Obviously, even if Blair affirmed that "the rules of the game have changed" after the attacks on London, they clearly have not when it comes to extremist preachers. And that, quite clearly, is what Tariq Ramadan is. He is the grandson of Hassan Al Banna, who founded the Muslim Brotherhood in 1928. Said Ramadan, Tariq's father, was one of the group's leaders in the 1950s before he was expelled from Egypt by Nasser. Most European intelligence agencies are convinced that, at the end of the 1980s, the Muslim Brotherhood picked Tariq Ramadan to be its European representative. In France, during most of the 1990s, Ramadan preached to young Arabs the solution to their everyday problems: Islamic fundamentalism. Coincidentally the slogan of the Muslim Brotherhood is: "Islam is the solution." Ramadan's concept worked very well and explains partly the radicalization of the young French Muslim community.
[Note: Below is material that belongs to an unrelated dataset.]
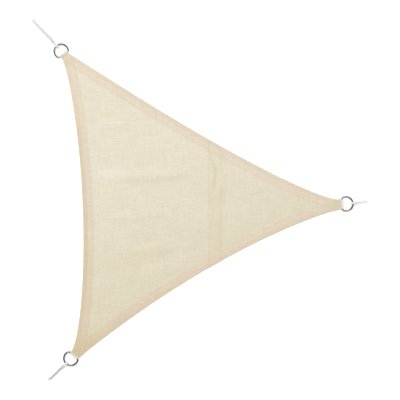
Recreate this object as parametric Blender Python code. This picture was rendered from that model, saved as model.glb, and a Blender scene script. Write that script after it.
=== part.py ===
"""A triangular shade sail, spread out flat with its face up.

Two panels of knitted shade cloth are joined by one upright lapped seam and
hemmed all round.  A webbing strap at each corner holds a D-ring, and a
doubled tie cord passes through each ring.

Metres, +Z up.  The cloth lies on Z = 0, +Y is the top of the sail, and the
origin is under the middle of the sail and its rings.
"""

import math
from collections import namedtuple

import bmesh
import bpy
import numpy as np
from mathutils import Vector
from mathutils.geometry import delaunay_2d_cdt, intersect_line_line_2d

MM = 0.001
GAP = 0.3 * MM  # between pieces that touch

# ---- the cloth ---------------------------------------------------------------
CLOTH_THICK = 1.0 * MM
HEM_WIDTH = 60 * MM
HEM_THICK = 2.0 * MM  # two layers
HEM_STEP = 5 * MM  # over this width the hem thins down to the single cloth
SEAM_LEFT, SEAM_RIGHT = 0.027, 0.110  # the upright lap where the two panels overlap
SEAM_DROP = 12 * MM  # the upper panel comes down to the floor this far past the lap
MESH_PITCH = 25 * MM  # spacing of the points in the cloth
MESH_CLEAR = 12 * MM  # the even grid of points keeps this far from edges and folds
MESH_MERGE = 0.5 * MM  # points closer than this become one
EDGE_STEPS = 76  # of each edge of the outline
HEM_STEPS = 120  # of each edge of a line that runs inside it
CURVE_STEPS = 12  # of a smooth curve between two of its points

# Each corner: the middle of the cloth's cut end, the way that end faces and its width,
# the way the ring hangs from it and how far it has slid to the left along the strap.
# Directions are in degrees from +X.
Corner = namedtuple("Corner", "name x y end_turn end_width ring_turn ring_slide")
CORNERS = (
    Corner("bottom_left", -0.787, -0.915, 233, 0.063, 229, -4 * MM),
    Corner("right", 0.834, 0.0035, 0, 0.066, 2, 1 * MM),
    Corner("top_left", -0.848, 0.913, 115, 0.052, 126, 4 * MM),
)

# Each corner's tie: the way it leaves the ring, how far to the left it crosses the wire and
# its free ends lie, half the distance between its two cords there, and their lengths.
Tie = namedtuple("Tie", "turn cross aside apart long_end short_end")
TIES = {
    "bottom_left": Tie(223.3, 2.9 * MM, 3.5 * MM, 4.2 * MM, 0.150, 0.139),
    "right": Tie(6, 0.5 * MM, -1 * MM, 5.2 * MM, 0.096, 0.090),
    "top_left": Tie(133.8, -1.7 * MM, -5.5 * MM, 4.9 * MM, 0.221, 0.215),
}

# Each edge curves inwards between two corners.  Its depth is the largest distance from
# the straight line, and the two powers say how steeply it leaves each end.
Edge = namedtuple("Edge", "start end depth start_power end_power")
EDGES = (
    Edge(0, 1, 0.086, 0.98, 0.82),
    Edge(1, 2, 0.0635, 0.54, 1.08),
    Edge(2, 0, 0.1025, 0.72, 0.64),
)

# The soft folds that stay in the cloth from its packing, and the puckers at the seam:
# the crest's height, how far its foot is from it on each side, and its route.
Fold = namedtuple("Fold", "height reach crest")
FOLDS = (
    Fold(4.5 * MM, 52 * MM, ((-0.680, 0.470), (-0.550, 0.492), (-0.380, 0.504))),
    Fold(7 * MM, 54 * MM, ((-0.690, 0.152), (-0.540, 0.168), (-0.300, 0.174), (0.000, 0.196))),
    Fold(4.5 * MM, 50 * MM, ((-0.660, -0.104), (-0.480, -0.074), (-0.330, -0.060), (-0.140, -0.036))),
    Fold(3.5 * MM, 48 * MM, ((-0.560, -0.272), (-0.300, -0.268), (-0.020, -0.250))),
    Fold(6 * MM, 56 * MM, ((-0.690, -0.474), (-0.520, -0.450), (-0.280, -0.400), (-0.055, -0.362))),
    Fold(4 * MM, 38 * MM, ((0.250, 0.070), (0.330, 0.092), (0.415, 0.130))),
    Fold(5 * MM, 22 * MM, ((0.042, 0.325), (0.060, 0.210), (0.050, 0.060))),
    Fold(5 * MM, 22 * MM, ((0.146, 0.170), (0.120, 0.100), (0.108, -0.030))),
)
FOLD_END = 0.4  # share of a crest over which it rises from the floor
FOLD_LINES = (-1, -0.5, 0, 0.5, 1)  # shares of the reach where the mesh follows a fold

# ---- the corner fittings -----------------------------------------------------
WIRE_RADIUS = 4.25 * MM  # of the D-ring's steel
BOW_RADIUS = 43 * MM  # of the ring's round side, to the middle of the wire
BOW_OFFSET = 22 * MM  # from the ring's straight bar to the middle of its bow
BEND_RADIUS = 8 * MM  # where the bar turns into the bow
BAR_AHEAD = 9 * MM  # from the cloth's end to the bar

STRAP_WIDTH = 57 * MM
STRAP_THICK = 1.5 * MM
STRAP_LEG = 40 * MM  # length sewn under the cloth
STRAP_PINCH = 8 * MM  # inside the cloth's end, where the strap's two legs meet
STRAP_RAMP = 32 * MM  # over this length the cloth comes down from the strap's end
STRAP_LANDING = 3 * MM  # the last part of that length, where the cloth is already flat
ACROSS_CORNER = 110 * MM  # half the length of a line drawn across a corner

CORD_RADIUS = 3.0 * MM
CORD_LANDING = 58 * MM  # from the ring, where the two cords have come down to the floor
CORD_SWAY = 1.2 * MM  # how far the two cords bow sideways on the floor
CORD_BEND = 0.3  # radians; where it turns more than this, its points are closer together
# How the cords come down: shares of the way to their landing, and of their height.
CORD_DROP = ((0.80, 0.07), (0.55, 0.30), (0.28, 0.70))
WIRE_APART = 3.3 * MM  # half the distance between the two cords on top of the wire
BIGHT_RADIUS = 4.6 * MM  # of the cord's U-turn, which lies on the floor under its ends
BIGHT_REACH = 14 * MM  # from under the wire to the U-turn
BIGHT_STEPS = 6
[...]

Regarding his views on terrorism, Ramadan wants us to believe that he forcefully called on Muslims to condemn the September 11 attacks. But consider that in an interview on September 22, 2001, Ramadan explained with his usual gifted vagueness that he couldn't say for sure that Bin Laden was behind the attacks. He then asked the question: "who profits from the crime?" and answered that no Arab or Muslim cause would be better off. This is exactly the argument of Islamists who accused Israel and the Jews of masterminding the September 11 atrocities. In a 2004 interview with French newsmagazine Le Point, Ramadan evoked what he called the "interventions of New York, Bali or Madrid." So, September 11 was not a terrorist attack, it was rather just an "intervention." Of course, nowhere in this interview did Ramadan condemn terrorism. Also when recently asked by an Italian magazine if car bombings against US forces in Iraq were justified, he was quoted as saying: "Iraq was colonized by the Americans. Resistance against the army is just."
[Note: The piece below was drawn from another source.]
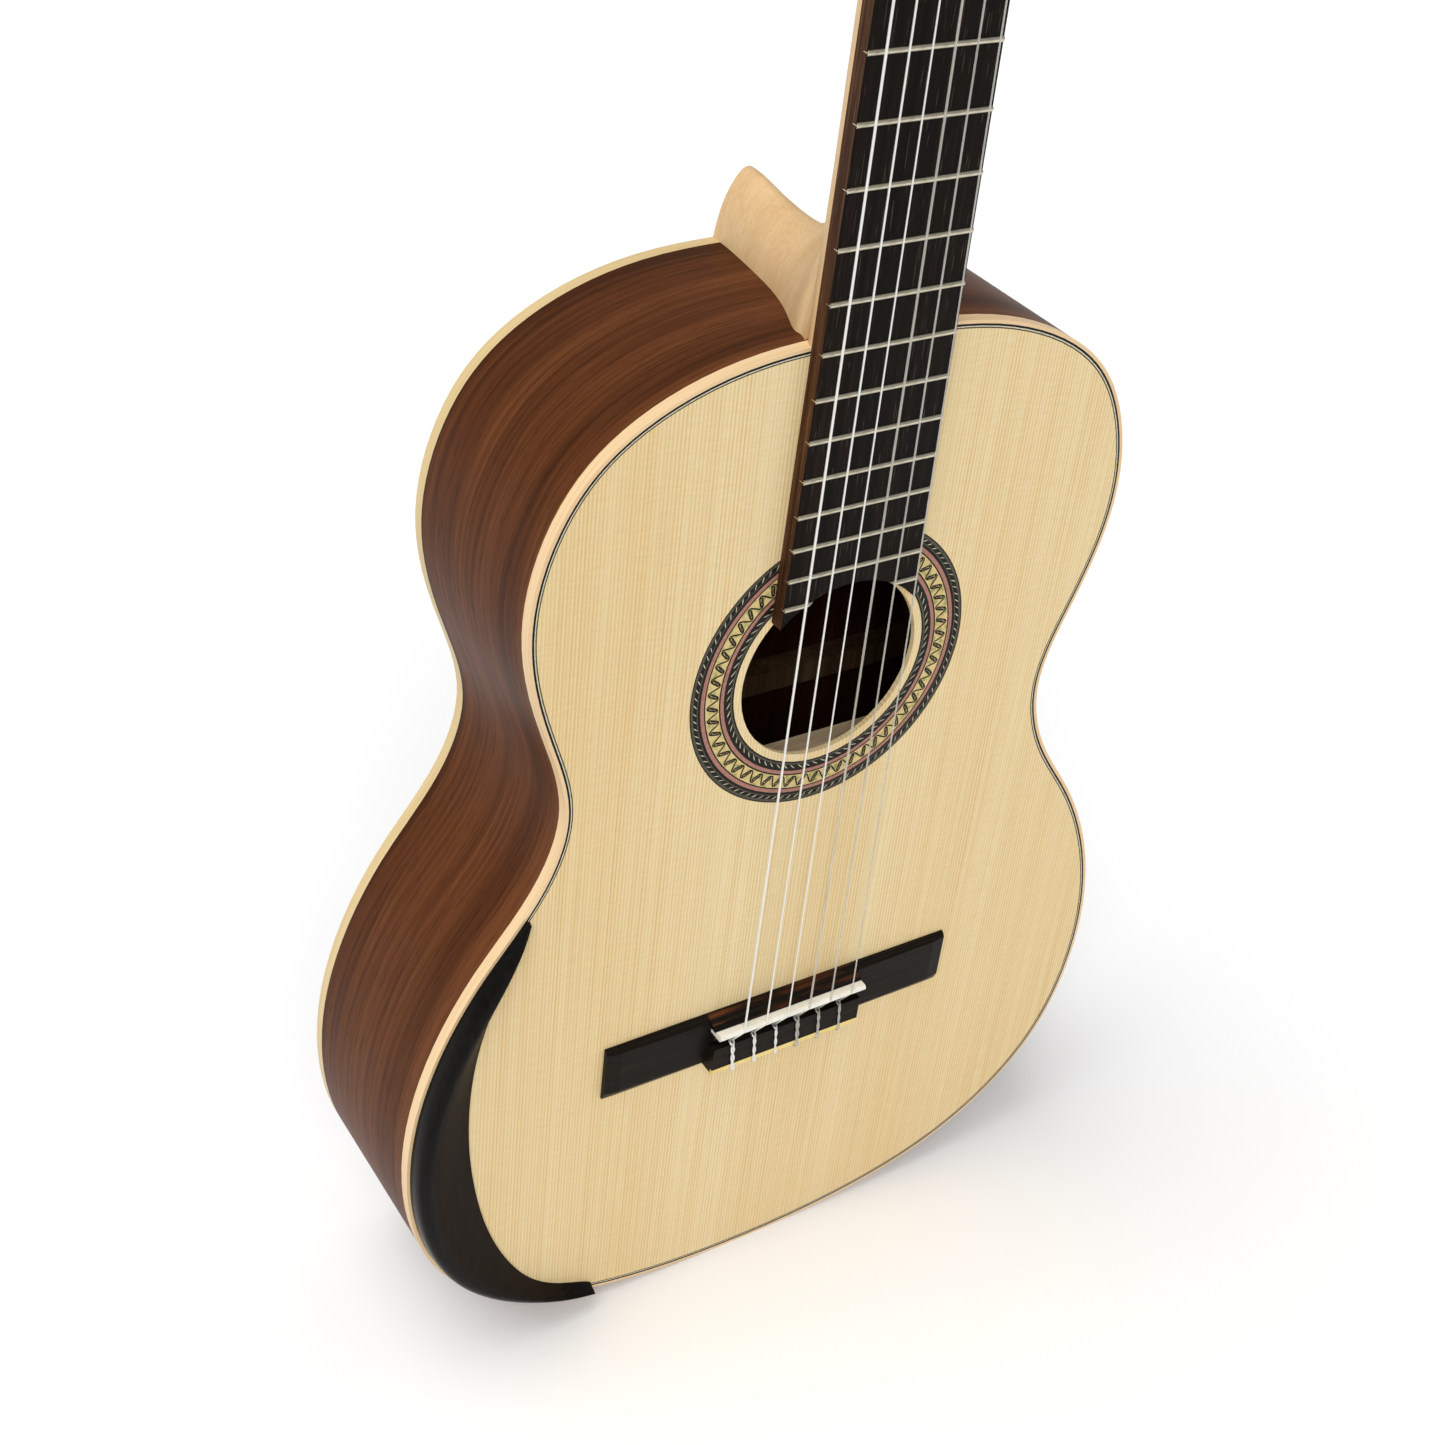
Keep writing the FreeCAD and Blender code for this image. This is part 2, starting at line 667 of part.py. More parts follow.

Ramadan's links to terrorism are many: In 1995, in the midst of a series of terrorist attacks in Paris orchestrated by the GIA -- the Algerian Islamist terrorist movement -- Jean Louis Debre, then French interior minister, forbade Ramadan from coming to France because of his links to the Algerian terrorist group. According to Roland Jacquard, president of the International Observatory of Terrorism, Ramadan is not directly involved in terrorist activities but most of his supporters are. His links to shady individuals or networks are numerous.

Some troubling allegations can be found in a lawsuit filed by the victims of the September 11 attacks: Ramadan greatly influenced Djamel Beghal, a French citizen arrested for plotting to bomb the US Embassy in Paris. According to Sylvain Besson from the Swiss daily Le Temps, the court papers show that Djamel Beghal "was in charge of preparing Tariq Ramadan's speeches." Ramadan has always answered that he never met Beghal and refused to comment after Besson left numerous messages at his home. Also, Beghal was living in Leicester in 1998, while (surprise!) Ramadan was studying at the Islamic university of Leicester. Lastly, regarding Ramadan's terrorist links, Daniel Pipes, the renowned Middle East expert, reported that he met a senior Department of Homeland Security official a few weeks ago who looked him hard in the eyes and assured him, "The evidence we have is damning."

Prominent moderate Muslims also accuse Ramadan of double talk. For instance, the head of the French Muslim Council, Dalil Boubakeur, declared: "when one invites Tariq Ramadan, it is not to listen to what Allah and the angels said; Ramadan is the vehicle of fundamentalist Islam." Also the head of the largest French anti-racism association, SOS Racisme, Malek Boutih, incidentally an Arab Muslim, told Ramadan after meeting him at length: "Mr Ramadan, you are a fascist."

One example of his contempt for the West can be found in a performance on a 2004 Swiss TV talk show. When asked by a Swiss politician of Algerian origin about the condition of woman regarding slavery, excision, polygamy, and stoning, Ramadan lost it. First, he answered that he should not have to justify his positions; he is not sitting at his trial. Then when cornered by this legislator about the obligation imposed on Muslim women and girls to wear the hijab, Ramadan fired back in a despicable tone: "you and your Western arrogance." So much for a moderate who supposedly wants to build bridges between the West and Islam.

If Blair is looking for someone who is going to elaborate plans for British Muslims to integrate, he is in for a surprise. As Ramadan declared in one of his tapes, "I accept the laws as long as they do not force me to do something against my religion. If to be a good Frenchman, one has to be a bad Muslim, I say no."

In the mid 1990's, Hassan al Turabi, the Sudanese Islamist who invited and hosted Osama Bin Laden, declared: "Tariq Ramadan is the future of Islam." This is not an endorsement to be proud of. It looks like our British friends did not do their homework before inviting Ramadan to the tea party. As a European diplomat declared to Radio France Internationale: "It's like putting a diabetic in the middle of a pastry shop."

Olivier Guitta is a freelance writer specializing in the Middle East and Europe.